### Input material
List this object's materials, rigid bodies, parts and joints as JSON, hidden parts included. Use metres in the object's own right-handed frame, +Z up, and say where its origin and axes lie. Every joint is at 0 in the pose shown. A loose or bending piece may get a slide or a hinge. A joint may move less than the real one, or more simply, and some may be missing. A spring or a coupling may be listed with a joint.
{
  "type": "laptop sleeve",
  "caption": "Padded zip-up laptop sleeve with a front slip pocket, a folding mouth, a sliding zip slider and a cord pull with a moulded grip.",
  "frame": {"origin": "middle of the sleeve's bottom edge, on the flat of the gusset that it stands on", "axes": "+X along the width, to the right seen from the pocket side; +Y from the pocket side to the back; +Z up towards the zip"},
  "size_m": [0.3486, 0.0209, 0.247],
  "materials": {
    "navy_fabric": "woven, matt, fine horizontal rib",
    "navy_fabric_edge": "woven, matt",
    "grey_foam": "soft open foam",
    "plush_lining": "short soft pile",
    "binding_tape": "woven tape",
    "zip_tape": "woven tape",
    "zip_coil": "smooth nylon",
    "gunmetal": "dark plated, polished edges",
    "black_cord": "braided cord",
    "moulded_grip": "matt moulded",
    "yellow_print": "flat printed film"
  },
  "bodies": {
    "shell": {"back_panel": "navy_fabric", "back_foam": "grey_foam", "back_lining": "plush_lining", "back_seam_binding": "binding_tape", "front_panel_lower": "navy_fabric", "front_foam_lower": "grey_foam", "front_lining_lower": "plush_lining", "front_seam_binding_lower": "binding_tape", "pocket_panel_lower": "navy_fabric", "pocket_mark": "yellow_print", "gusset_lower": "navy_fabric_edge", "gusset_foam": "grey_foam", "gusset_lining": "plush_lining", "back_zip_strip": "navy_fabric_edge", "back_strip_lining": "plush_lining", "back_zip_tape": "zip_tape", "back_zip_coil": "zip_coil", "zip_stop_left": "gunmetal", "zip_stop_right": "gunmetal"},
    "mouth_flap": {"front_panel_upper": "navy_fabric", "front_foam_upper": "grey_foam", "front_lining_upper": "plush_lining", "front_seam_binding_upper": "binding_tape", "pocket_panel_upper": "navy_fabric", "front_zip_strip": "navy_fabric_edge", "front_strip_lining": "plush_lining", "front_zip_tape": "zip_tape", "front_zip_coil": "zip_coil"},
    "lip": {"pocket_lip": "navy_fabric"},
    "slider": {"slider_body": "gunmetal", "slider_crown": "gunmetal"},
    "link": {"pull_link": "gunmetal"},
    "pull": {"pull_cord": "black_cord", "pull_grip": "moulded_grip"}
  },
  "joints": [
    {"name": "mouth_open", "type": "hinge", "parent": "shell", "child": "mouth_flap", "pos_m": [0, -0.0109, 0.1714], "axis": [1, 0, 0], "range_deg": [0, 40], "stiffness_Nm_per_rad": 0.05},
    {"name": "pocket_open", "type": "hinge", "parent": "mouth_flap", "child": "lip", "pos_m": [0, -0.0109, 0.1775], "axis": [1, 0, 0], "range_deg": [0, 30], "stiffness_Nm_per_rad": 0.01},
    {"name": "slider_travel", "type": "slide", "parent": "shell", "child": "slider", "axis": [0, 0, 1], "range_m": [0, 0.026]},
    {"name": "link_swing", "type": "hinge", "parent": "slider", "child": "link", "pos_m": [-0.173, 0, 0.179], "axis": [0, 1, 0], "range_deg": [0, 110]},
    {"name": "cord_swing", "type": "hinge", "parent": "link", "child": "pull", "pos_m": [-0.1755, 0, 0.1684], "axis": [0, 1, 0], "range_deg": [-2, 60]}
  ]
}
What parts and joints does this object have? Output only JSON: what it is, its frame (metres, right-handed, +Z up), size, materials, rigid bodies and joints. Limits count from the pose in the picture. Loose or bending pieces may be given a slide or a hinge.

### Work to be completed
Reproduce the records above exactly as they appear.

### Right answer
List this object's materials, rigid bodies, parts and joints as JSON, hidden parts included. Use metres in the object's own right-handed frame, +Z up, and say where its origin and axes lie. Every joint is at 0 in the pose shown. A loose or bending piece may get a slide or a hinge. A joint may move less than the real one, or more simply, and some may be missing. A spring or a coupling may be listed with a joint.
{
  "type": "laptop sleeve",
  "caption": "Padded zip-up laptop sleeve with a front slip pocket, a folding mouth, a sliding zip slider and a cord pull with a moulded grip.",
  "frame": {"origin": "middle of the sleeve's bottom edge, on the flat of the gusset that it stands on", "axes": "+X along the width, to the right seen from the pocket side; +Y from the pocket side to the back; +Z up towards the zip"},
  "size_m": [0.3486, 0.0209, 0.247],
  "materials": {
    "navy_fabric": "woven, matt, fine horizontal rib",
    "navy_fabric_edge": "woven, matt",
    "grey_foam": "soft open foam",
    "plush_lining": "short soft pile",
    "binding_tape": "woven tape",
    "zip_tape": "woven tape",
    "zip_coil": "smooth nylon",
    "gunmetal": "dark plated, polished edges",
    "black_cord": "braided cord",
    "moulded_grip": "matt moulded",
    "yellow_print": "flat printed film"
  },
  "bodies": {
    "shell": {"back_panel": "navy_fabric", "back_foam": "grey_foam", "back_lining": "plush_lining", "back_seam_binding": "binding_tape", "front_panel_lower": "navy_fabric", "front_foam_lower": "grey_foam", "front_lining_lower": "plush_lining", "front_seam_binding_lower": "binding_tape", "pocket_panel_lower": "navy_fabric", "pocket_mark": "yellow_print", "gusset_lower": "navy_fabric_edge", "gusset_foam": "grey_foam", "gusset_lining": "plush_lining", "back_zip_strip": "navy_fabric_edge", "back_strip_lining": "plush_lining", "back_zip_tape": "zip_tape", "back_zip_coil": "zip_coil", "zip_stop_left": "gunmetal", "zip_stop_right": "gunmetal"},
    "mouth_flap": {"front_panel_upper": "navy_fabric", "front_foam_upper": "grey_foam", "front_lining_upper": "plush_lining", "front_seam_binding_upper": "binding_tape", "pocket_panel_upper": "navy_fabric", "front_zip_strip": "navy_fabric_edge", "front_strip_lining": "plush_lining", "front_zip_tape": "zip_tape", "front_zip_coil": "zip_coil"},
    "lip": {"pocket_lip": "navy_fabric"},
    "slider": {"slider_body": "gunmetal", "slider_crown": "gunmetal"},
    "link": {"pull_link": "gunmetal"},
    "pull": {"pull_cord": "black_cord", "pull_grip": "moulded_grip"}
  },
  "joints": [
    {"name": "mouth_open", "type": "hinge", "parent": "shell", "child": "mouth_flap", "pos_m": [0, -0.0109, 0.1714], "axis": [1, 0, 0], "range_deg": [0, 40], "stiffness_Nm_per_rad": 0.05},
    {"name": "pocket_open", "type": "hinge", "parent": "mouth_flap", "child": "lip", "pos_m": [0, -0.0109, 0.1775], "axis": [1, 0, 0], "range_deg": [0, 30], "stiffness_Nm_per_rad": 0.01},
    {"name": "slider_travel", "type": "slide", "parent": "shell", "child": "slider", "axis": [0, 0, 1], "range_m": [0, 0.026]},
    {"name": "link_swing", "type": "hinge", "parent": "slider", "child": "link", "pos_m": [-0.173, 0, 0.179], "axis": [0, 1, 0], "range_deg": [0, 110]},
    {"name": "cord_swing", "type": "hinge", "parent": "link", "child": "pull", "pos_m": [-0.1755, 0, 0.1684], "axis": [0, 1, 0], "range_deg": [-2, 60]}
  ]
}
What parts and joints does this object have? Output only JSON: what it is, its frame (metres, right-handed, +Z up), size, materials, rigid bodies and joints. Limits count from the pose in the picture. Loose or bending pieces may be given a slide or a hinge.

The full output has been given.